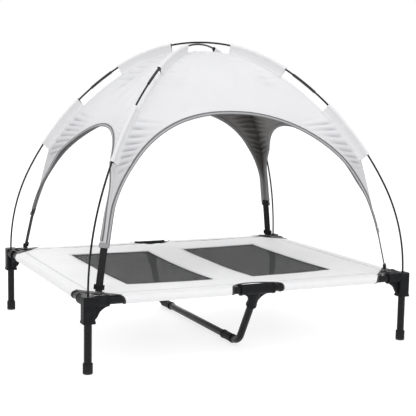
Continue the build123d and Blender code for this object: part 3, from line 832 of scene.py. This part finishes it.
bows = {"a": pole_bow(POLE_APEX + CROSSING_STEP), "b": pole_bow(POLE_APEX - CROSSING_STEP)}
middle_bow = pole_bow(POLE_APEX)
ARM_POLE = {"bl": "a", "fr": "a", "fl": "b", "br": "b"}

# ---- Shade ---------------------------------------------------------------------------------------
# One domed sheet of pale grey polyester, sewn from four gores along the poles. Each gore hangs in a
# slight saddle between its poles, and is cut to an open arch that ends in two narrow tails.

SHADE_CLOTH = 0.0008
SHADE_DROP = 0.021
TAIL_SLOPE = 55.8
TAIL_END = (0.503, 0.290)
TAIL_OPENS = 0.80
TAIL_FACE = (0.962, 0.275)
TAIL_HALF = 0.0131
ARCH_FOOT = 0.250
WIDE_ARCH = {"half": 0.378, "rise": 0.353, "power": 2.15, "saddle": 0.019}
NARROW_ARCH = {"half": 0.309, "rise": 0.313, "power": 2.0, "saddle": 0.016}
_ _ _
Copy every line verbatim.

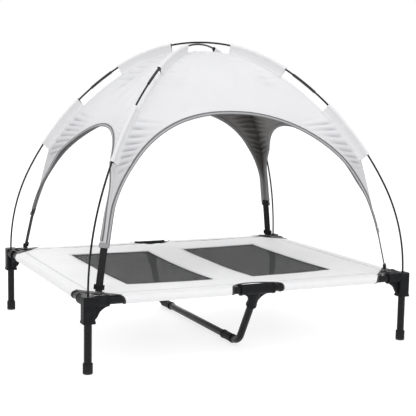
Continue the build123d and Blender code for this object: part 3, from line 832 of scene.py. This part finishes it.
bows = {"a": pole_bow(POLE_APEX + CROSSING_STEP), "b": pole_bow(POLE_APEX - CROSSING_STEP)}
middle_bow = pole_bow(POLE_APEX)
ARM_POLE = {"bl": "a", "fr": "a", "fl": "b", "br": "b"}

# ---- Shade ---------------------------------------------------------------------------------------
# One domed sheet of pale grey polyester, sewn from four gores along the poles. Each gore hangs in a
# slight saddle between its poles, and is cut to an open arch that ends in two narrow tails.

SHADE_CLOTH = 0.0008
SHADE_DROP = 0.021
TAIL_SLOPE = 55.8
TAIL_END = (0.503, 0.290)
TAIL_OPENS = 0.80
TAIL_FACE = (0.962, 0.275)
TAIL_HALF = 0.0131
ARCH_FOOT = 0.250
WIDE_ARCH = {"half": 0.378, "rise": 0.353, "power": 2.15, "saddle": 0.019}
NARROW_ARCH = {"half": 0.309, "rise": 0.313, "power": 2.0, "saddle": 0.016}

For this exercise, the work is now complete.